Tag | Description | Classes | Interface |
---|---|---|---|
fscollector | Root tag, you must give your configuration a unique identifier value. | N/A | N/A |
progressDir | Directory where to store crawling progress files. Default is "./progress". | N/A | N/A |
logsDir | Directory where crawl logs will be stored. Default is "./logs". | N/A | N/A |
collectorListeners | Listen to collector events. | ICollectorLifeCycleListener | |
startPaths | Paths to start crawling from. Can be one or several of <path>, <pathsFile> (file containing URLs) or <provider> (for a dynamically generated list). | N/A | IStartPathsProvider (<provider> only) |
numThreads | Number of execution threads for a crawler. Default is 2. | N/A | N/A |
maxDocuments | Maximum files to successfully process.

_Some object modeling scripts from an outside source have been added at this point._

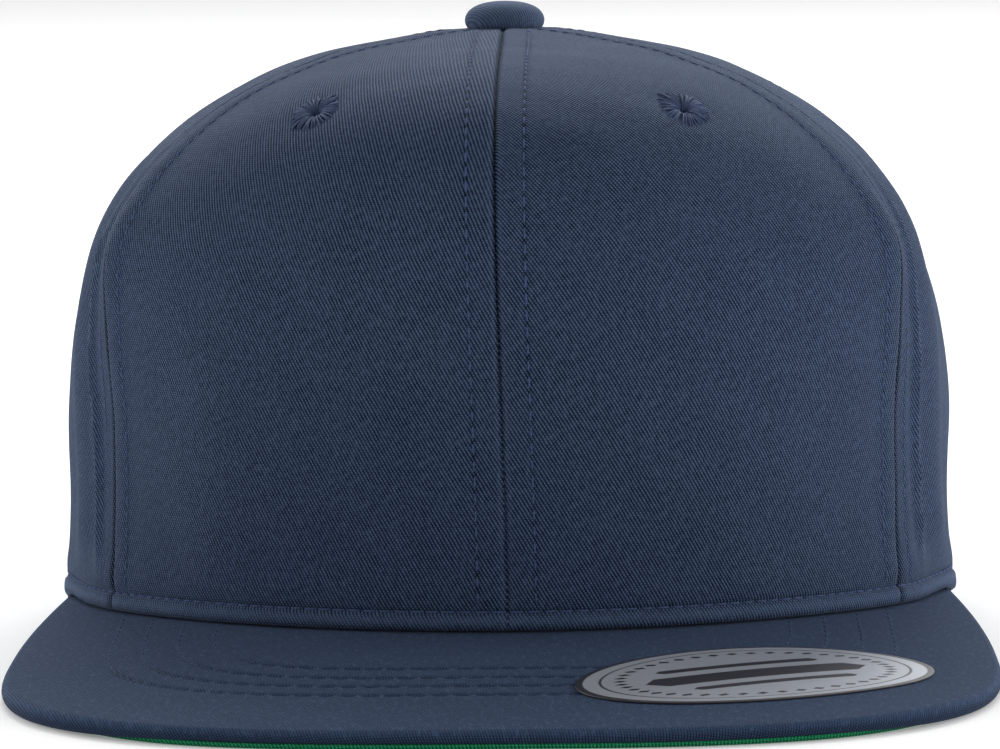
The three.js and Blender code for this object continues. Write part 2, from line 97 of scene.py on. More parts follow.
# Upright sections of the crown. rise is the share of the way from hem to top, and the other
# columns say how far the cloth reaches from the axis there, as a share of the hem ellipse.
COLUMNS = (
    "rise", "front", "front_middle", "side_front", "side_middle", "side_rear", "rear_middle", "rear",
)
SECTIONS = np.array([
    (0.000, 1.000, 1.000, 1.000, 1.000, 1.000, 1.000, 1.000),
    (0.167, 0.994, 0.995, 0.992, 0.990, 0.993, 0.994, 0.993),
    (0.334, 0.985, 0.989, 0.989, 0.990, 0.985, 0.982, 0.980),
    (0.491, 0.970, 0.983, 1.004, 0.962, 0.966, 0.957, 0.955),
    (0.634, 0.945, 0.958, 1.002, 0.896, 0.920, 0.903, 0.900),
    (0.747, 0.905, 0.905, 0.913, 0.820, 0.845, 0.820, 0.815),
    (0.835, 0.840, 0.828, 0.785, 0.712, 0.733, 0.705, 0.700),
    (0.899, 0.735, 0.712, 0.640, 0.585, 0.600, 0.575, 0.570),
    (0.943, 0.575, 0.555, 0.480, 0.455, 0.455, 0.440, 0.435),
    (0.971, 0.360, 0.355, 0.335, 0.295, 0.290, 0.280, 0.275),
    (1.000, 0.000, 0.000, 0.000, 0.000, 0.000, 0.000, 0.000),
])
LAST_SECTION = len(SECTIONS) - 1
TOP_PLACE = LAST_SECTION - TOP_HOLE_REACH / SECTIONS[LAST_SECTION - 1][COLUMNS.index("rear")]

# The three kinds of panel: seams in degrees from the middle of the front, section columns, eyelet
PANEL_KINDS = {
    "front": {"seams": (0.0, 58.0), "columns": ("front", "front_middle", "side_front"), "eyelet": 31.0},
    "side": {"seams": (58.0, 122.0), "columns": ("side_front", "side_middle", "side_rear"), "eyelet": 90.0},
    "rear": {"seams": (122.0, 180.0), "columns": ("side_rear", "rear_middle", "rear"), "eyelet": 149.0},
}
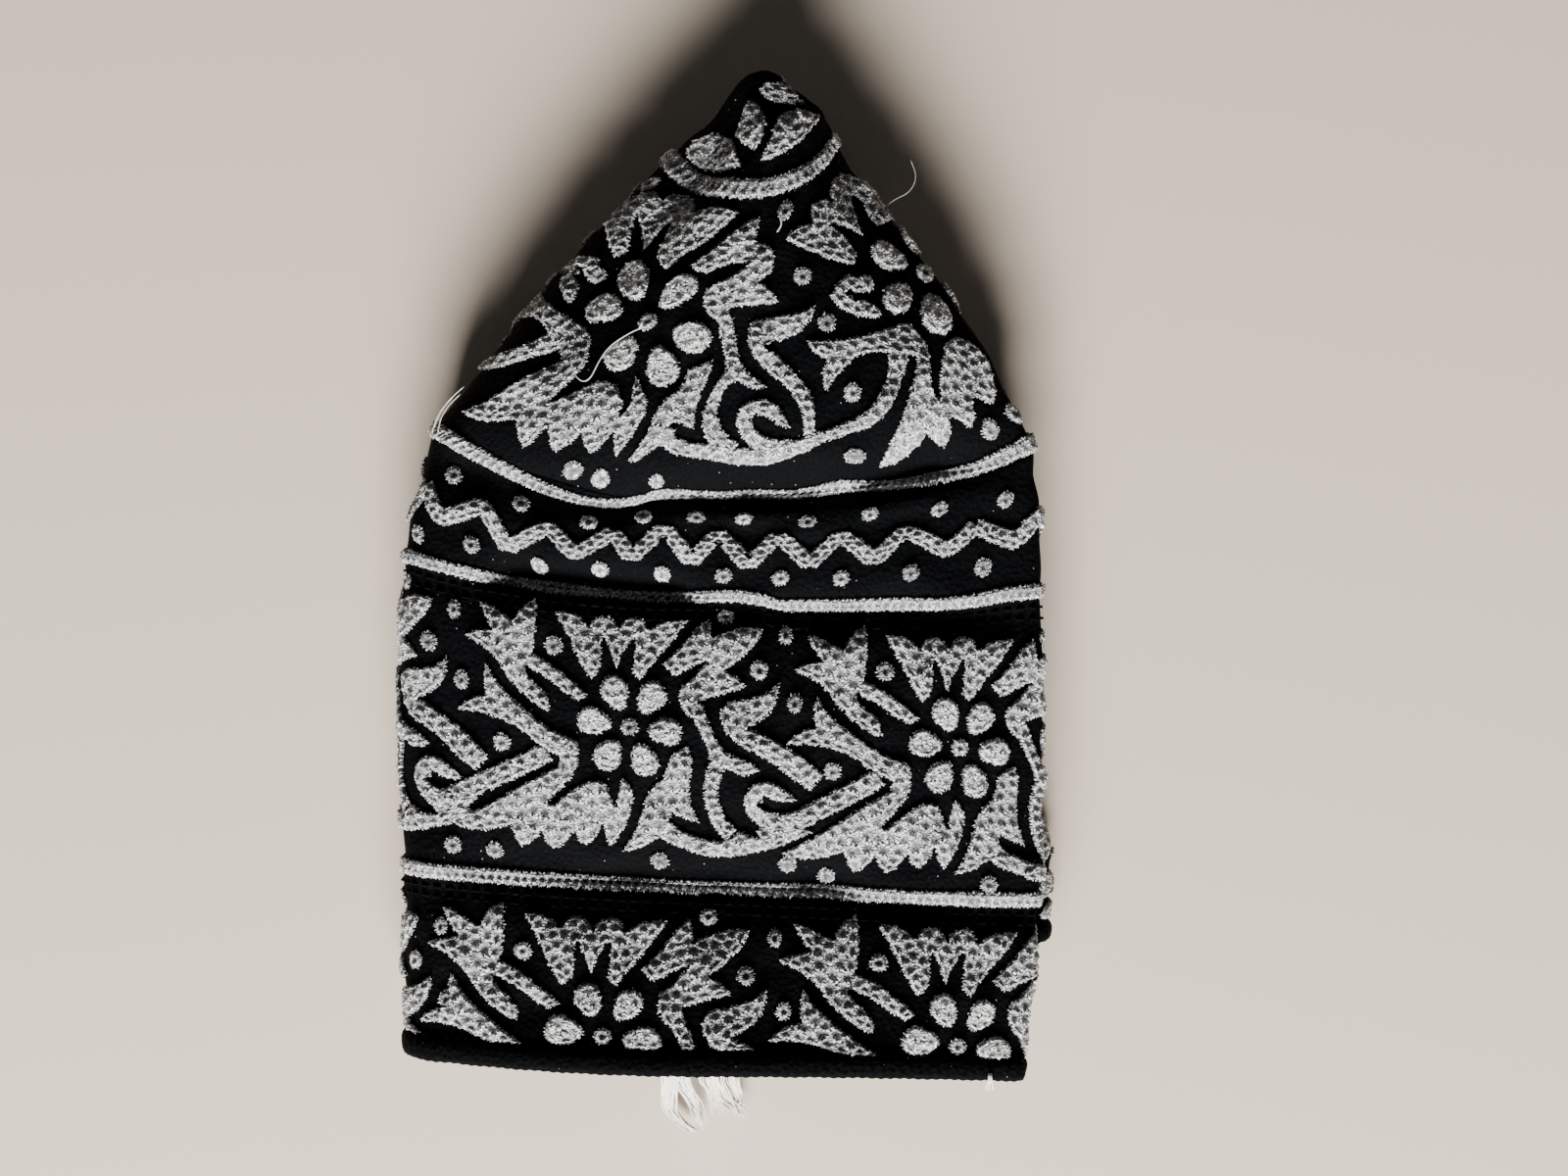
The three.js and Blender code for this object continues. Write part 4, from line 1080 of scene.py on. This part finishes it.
SECOND_COMB = [
    (34.3, -60.5), (34.3, -64), (33.3, -68), (32.3, -72.5), (31, -77), (29.8, -80.5), (28.5, -85.8),
    (30.5, -85.3), (33, -84), (35.5, -81.5), (37.3, -79), (38, -77.3), (40.5, -78.8), (43, -79.5),
    (43.8, -77.5), (43.5, -75), (43, -72.8), (46, -73.5), (48, -74.6), (49, -72), (48.3, -69.5),
    (48.5, -67), (51.5, -68), (53, -67.8), (54, -65.5), (53.5, -64), (52.5, -60.5), (51, -58), (48, -55.8),
    (45.5, -55), (43.5, -55.5), (41, -57.5), (40.3, -62), (40, -66.5), (40.3, -69.8), (38.5, -68.5),
    (37.8, -65.5), (37.3, -61.5), (36, -59)]
FIRST_COMB = [
    (-64, -64.5), (-60, -63.3), (-57, -61), (-52.5, -58.5), (-47.5, -57), (-43.5, -55.8), (-42, -55),
    (-37.8, -51.5), (-38, -55.5), (-38.3, -58.5), (-40, -59.8), (-42.5, -62), (-45, -64.5), (-45.8, -66),
    (-43.5, -65.5), (-40, -64.3), (-37, -63.3), (-34.5, -63), (-32, -64.5), (-30.5, -67.5), (-30, -70.5),
    (-29.3, -71.5), (-28.5, -69.5), (-28, -66.5), (-27.3, -63.5), (-26.5, -66.5), (-24.8, -68.8),
    (-25, -72), (-26.5, -75), (-28, -77.5), (-29.5, -80), (-30.5, -81.9), (-31.3, -79.5), (-31.5, -75.5),
    (-32.8, -76.5), (-34, -79), (-36.3, -80.3), (-37.8, -78), (-38.5, -74.5), (-40.3, -77), (-43.8, -79),
    (-45, -77), (-45.3, -73.5), (-45.8, -72), (-47.5, -73.5), (-49, -76), (-50.8, -76.6), (-52, -74),
    (-52.3, -69.5), (-53.5, -68.5), (-57, -68.5), (-60, -68)]
FIRST_FLOWER = (-25.1, -51.5)
SECOND_FLOWER = (37.5, -41.3)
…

Default is -1 (unlimited). | N/A | N/A |
workDir | Where to store files created as part of crawling activies. Default is "./work". | N/A | N/A |
keepDownloads | Whether to keep downloaded files. Defaut is false. | N/A | N/A |
orphansStrategy | What to do with urls not being referenced anymore. PROCESS (default), IGNORE, or DELETE. | N/A | N/A |
stopOnExceptions | What exception(s) should force a crawler to stop when triggered during the processing of a document. | N/A | N/A |
crawlerListeners | Listen to crawling events. | ICrawlerEventListener | |
crawlDataStoreFactory | URLs and crawl-related information data store. | MVStoreCrawlDataStoreFactory, BasicJDBCCrawlDataStoreFactory, MongoCrawlDataStoreFactory | ICrawlDataStoreFactory |
optionsProvider | Provider of file system options. | GenericFilesystemOptionsProvider | IFilesystemOptionsProvider |
referenceFilters | Filter based on refereences (i.e. URLs). | ExtensionReferenceFilter, RegexReferenceFilter, | IReferenceFilter |
metadataFetcher | Fetch a file metadata. | GenericFileMetadataFetcher | IFileMetadataFetcher |
metadataFilters | Filter based on file properties. | ExtensionReferenceFilter, RegexReferenceFilter, RegexMetadataFilter, | IMetadataFilter |
metadataChecksummer | Create document checksum from file properties. | FileMetadataChecksummer, GenericMetadataChecksummer | IMetadataChecksummer |
documentFetcher | Fetch a document. | GenericFileDocumentFetcher | IFileDocumentFetcher |
documentFilters | Filter documents. | ExtensionReferenceFilter, RegexReferenceFilter, RegexMetadataFilter, | IDocumentFilter |
preImportProcessors | Process a document before import. | IFileDocumentProcessor | |
importer | Performs document text extraction and manipulation. It has many features and many file formats are supported. Refer to Importer configuration options. | ||
documentChecksummer | Create a checksum from document. | MD5DocumentChecksummer | IDocumentChecksummer |
postImportProcessors | Process a document after import. | IFileDocumentProcessor | |
spoiledReferenceStrategizer | Establish the strategy to adopt for references that have turned bad. | GenericSpoiledReferenceStrategizer | ISpoiledReferenceStrategizer |
committer | Where to commit a document when processed. Different implementations are available. Check the list of available Committers. | ||
crawler | Define as many crawlers as you like. They must each have a unique identifier. | N/A | N/A |
The Importer module is an integral part of the File System Crawler. It is reponsible for extracting text out of documents. It also provides document manipulation options and filtering options. Much more is found in this module distributed with the File System Crawler. Read the Importer Configuration Options.
The Committer module is responsible for taking the text extracted out of your collected documents and submit it to your target repository (e.g. search engine). Make sure you download a Committer implementation matching your target repository. Configuration options for is specific to each committers. Refer to your committer documentation.